Enquanto os estudantes sofriam no Parlamento, no Palácio
do Planalto Temer lançava um programa de reforma de imóveis populares,
cuja verba será capaz de atender 0,013% da demanda. Presença de
empresários, congressistas, assessores. Já o pobre beneficiário... O
presidente disse ter “responsabilidade social” e exortou aliados
presentes, como Aécio Neves, a saírem dali para ir ao Senado congelar as
verbas sociais.
Na véspera, um economista prestador de serviços ao PSDB,
Samuel Pessôa, da FGV, sustentava em um debate no Senado que a proposta
“agudiza” o conflito social por recursos orçamentários e isso, concluiu,
é ótimo. Só faltou dizer que os rentistas assistirão ao conflito de
camarote, pois o pagamento da dívida pública estará devidamente
protegido por duas décadas.
- Conforme Pessoa, "agudizar" conflitos sociais é muito bom (Foto: Marcos Oliveira/Ag. Senado)

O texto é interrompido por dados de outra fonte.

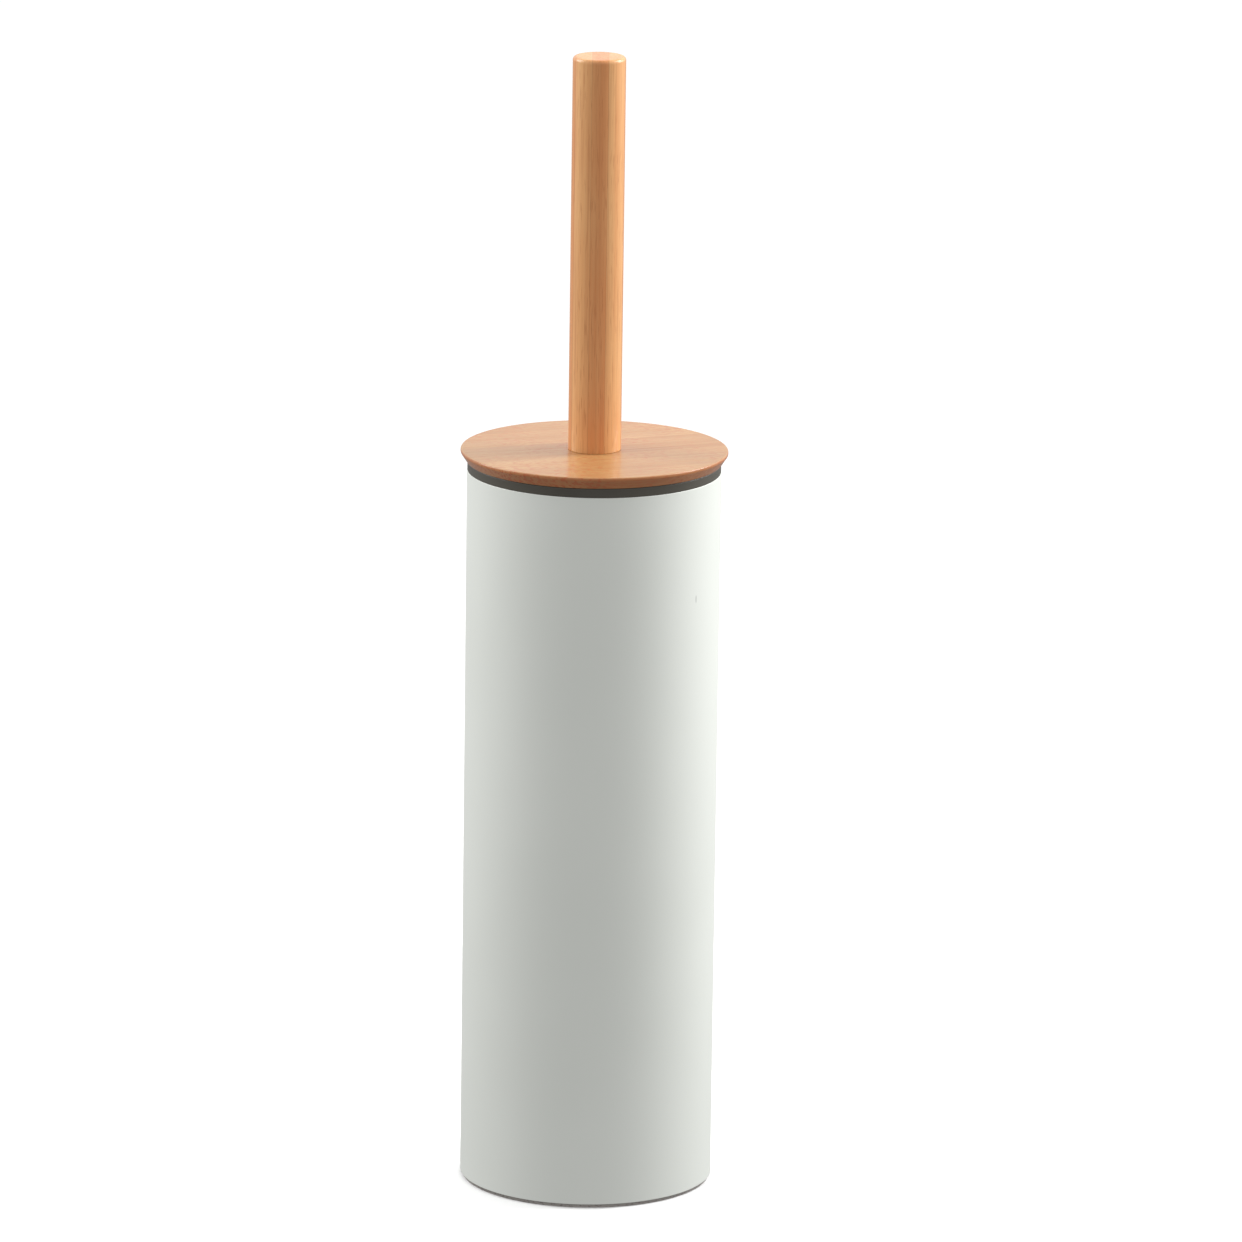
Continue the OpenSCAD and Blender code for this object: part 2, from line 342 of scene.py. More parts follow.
class Recipe:
    """One material's nodes, added by short calls."""

    def __init__(self, name: str) -> None:
        """Makes the material with its main shader.

        Args:
            name: Name of the material.
        """
        self.material = bpy.data.materials.new(name)
        self.material.use_nodes = True
        self.tree = self.material.node_tree
        self.shader = self.tree.nodes["Principled BSDF"]

    def add(self, kind: str, inputs: dict, **settings: object) -> bpy.types.Node:
        """Adds a node, with its settings and its inputs.

        Args:
            kind: The node's type, without its ShaderNode prefix.
            inputs: Input name or number to a value, or to the socket that feeds it.
            **settings: The node's own properties.

        Returns:
            The new node.
        """
        node = self.tree.nodes.new("ShaderNode" + kind)
        for key, value in settings.items():
            setattr(node, key, value)
        for key, value in inputs.items():
            self.feed(node.inputs[key], value)
        return node

    def feed(self, socket: Socket, value: object) -> None:
        """Links a socket to an input, or sets the input to a plain value.

        Args:
            socket: The input.
            value: A number, a vector, a colour or an output socket.
        """
        if isinstance(value, bpy.types.NodeSocket):
            self.tree.links.new(value, socket)
        elif socket.type == "RGBA" and len(value) == 3:
            socket.default_value = (*value, 1)
        else:
            socket.default_value = value

    def set(self, **inputs: object) -> None:
        """Sets or links inputs of the main shader, named with _ for a space.

        Args:
            **inputs: The shader's inputs.
        """
        for key, value in inputs.items():
            self.feed(self.shader.inputs[key.replace("_", " ")], value)

    def place(self) -> Socket:
        """Place in the object's own coordinates, in metres."""
        return self.add("TexCoord", {}).outputs["Object"]

    def mapped(self, vector: Socket, scale: Point, turned: float = 0.0) -> Socket:
        """Turns a place about Z and scales it along each axis.

        Args:
            vector: The place.
            scale: Factor along each axis.
            turned: Angle in radians.

        Returns:
            The mapped place.
        """
        turn_first = self.add("Mapping", {"Vector": vector, "Rotation": (0, 0, turned)})
        scaled = self.add("Mapping", {"Vector": turn_first.outputs[0], "Scale": scale})
        return scaled.outputs[0]

    def noise(self, vector: Socket, scale: float, detail: float = 3, rough: float = 0.5) -> Socket:
        """Smooth noise from 0 to 1.

        Args:
            vector: The place.
            scale: Features per unit of the place.
            detail: Number of finer layers.
            rough: Strength of the finer layers.

        Returns:
            The noise value.
        """
        inputs = {"Vector": vector, "Scale": scale, "Detail": detail, "Roughness": rough}
        return self.add("TexNoise", inputs).outputs["Fac"]

    def calc(self, operation: str, a: object, b: object = 0.0, c: object = 0.0) -> Socket:
        """One sum.

        Args:
            operation: Name of the sum.
            a: First number or socket.
            b: Second number or socket.
            c: Third number or socket.

        Returns:
            The result.
        """
        return self.add("Math", {0: a, 1: b, 2: c}, operation=operation).outputs[0]

    def ramp(
        self, value: Socket, low: float, high: float, start: float = 0, end: float = 1
    ) -> Socket:
        """Smoothly maps a range of a value to another range.

        Args:
            value: The value.
            low: Where the input range starts.
            high: Where the input range ends.
            start: Result at low.
            end: Result at high.

        Returns:
            The mapped value, held within the result range.
        """
        inputs = {"Value": value, "From Min": low, "From Max": high, "To Min": start, "To Max": end}
        return self.add("MapRange", inputs, interpolation_type="SMOOTHSTEP").outputs["Result"]

    def mix(self, share: object, a: object, b: object, blend: str = "MIX") -> Socket:
        """Mixes two colours.

        Args:
            share: How much of the second colour.
            a: First colour.
            b: Second colour.
            blend: How they are blended.

        Returns:
            The mixed colour.
        """
        node = self.add("Mix", {}, data_type="RGBA", blend_type=blend)
        self.feed(node.inputs[MIX_SHARE], share)
        self.feed(node.inputs[MIX_FIRST], a)
        self.feed(node.inputs[MIX_SECOND], b)
        return node.outputs[MIX_RESULT]

    def spot(self, vector: Socket, centre: Point, radii: Point) -> Socket:
        """A soft spot with the shape of an ellipsoid.

        Args:
            vector: The place.
            centre: The spot's centre.
            radii: Its reach along each axis.

        Returns:
            1 at the centre, falling to 0 at the edge.
        """
        moved = self.add("VectorMath", {0: vector, 1: centre}, operation="SUBTRACT").outputs[0]
        scaled = self.add("VectorMath", {0: moved, 1: radii}, operation="DIVIDE").outputs[0]
        length = self.add("VectorMath", {0: scaled}, operation="LENGTH").outputs["Value"]
        return self.ramp(length, 0.5, 1.0, 1.0, 0.0)

    def bump(self, height: Socket, depth: float) -> Socket:
        """Fine relief for the shading.

        Args:
            height: The relief from 0 to 1.
            depth: Its depth in metres.

        Returns:
            The bent normal.
        """
        inputs = {"Height": height, "Distance": depth, "Strength": 1.0}
        return self.add("Bump", inputs).outputs["Normal"]


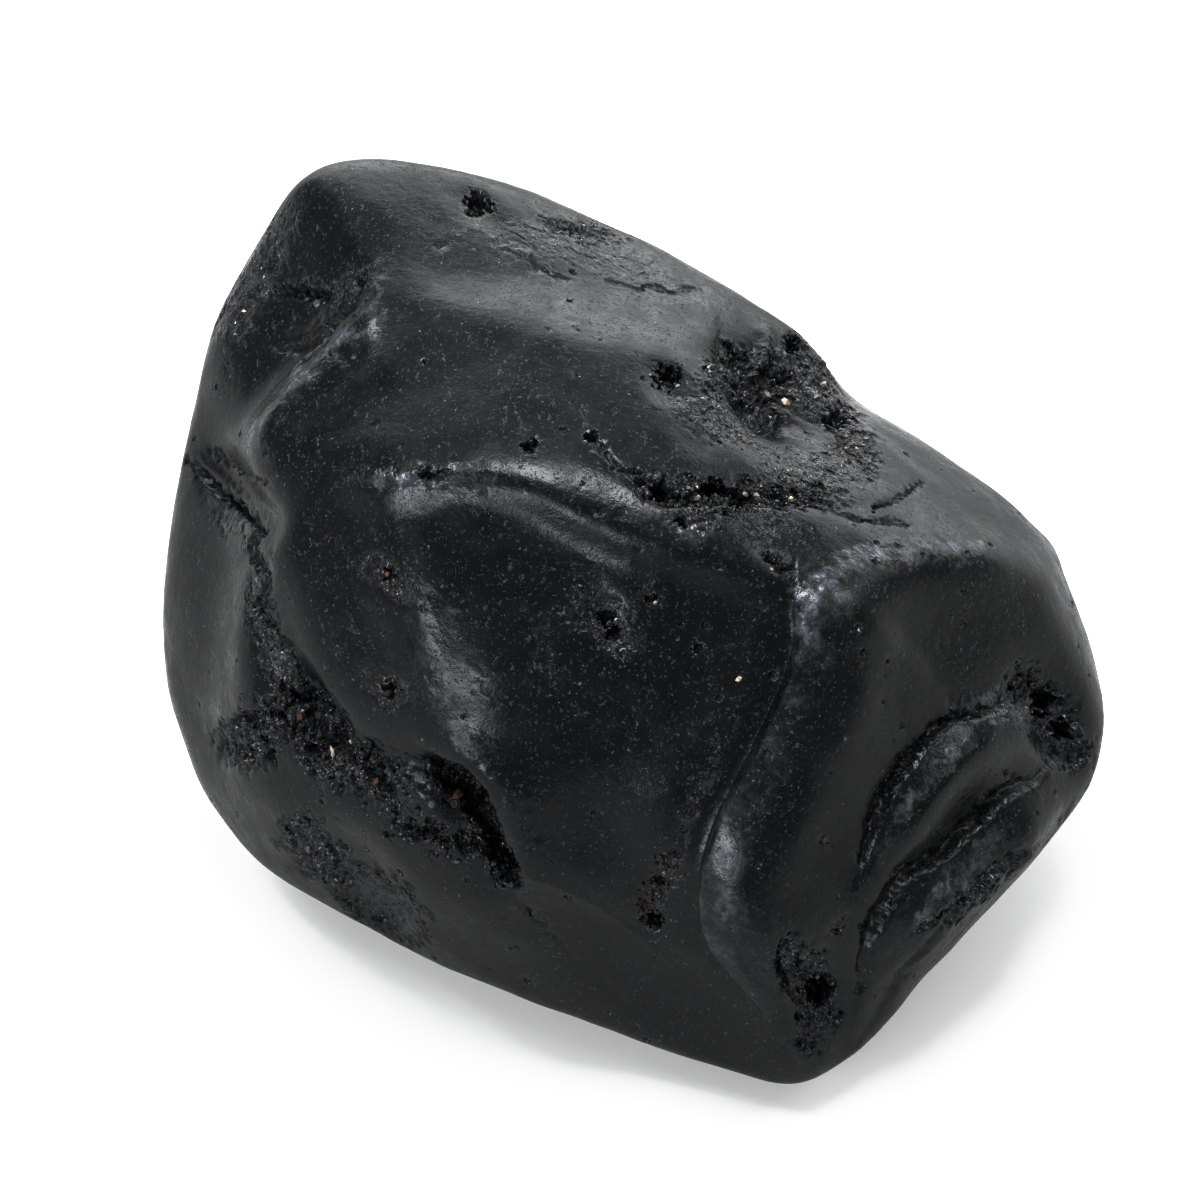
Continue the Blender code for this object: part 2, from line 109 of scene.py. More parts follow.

Esse clima de tensão e repressão é
um perigo num país como o Brasil. Para 70% da população, a polícia abusa
da violência, informa o 10o Anuário Brasileiro de Segurança Pública, divulgado no início do mês.
Em cinco anos, houve mais assassinatos
no Brasil (279 mil) do que mortos na guerra da Síria (256 mil). Só em
2015, foram 58,5 mil homicídios, recorde mundial. No anuário, um cabo da
PM de Santa Catarina, Elisandro Lotin, presidente da Associação
Nacional dos Praças, analisa o cenário sem rodeios.
“As forças de segurança pública sempre foram usadas para o controle social no sentido da manutenção do status quo”,
diz. “Em outras palavras, na medida em que o Estado abre mão de
políticas educacionais, ou se omite na questão dos direitos sociais e
utiliza as forças de segurança como forma de contenção social dos
‘excluídos’, ele incentiva confrontos.”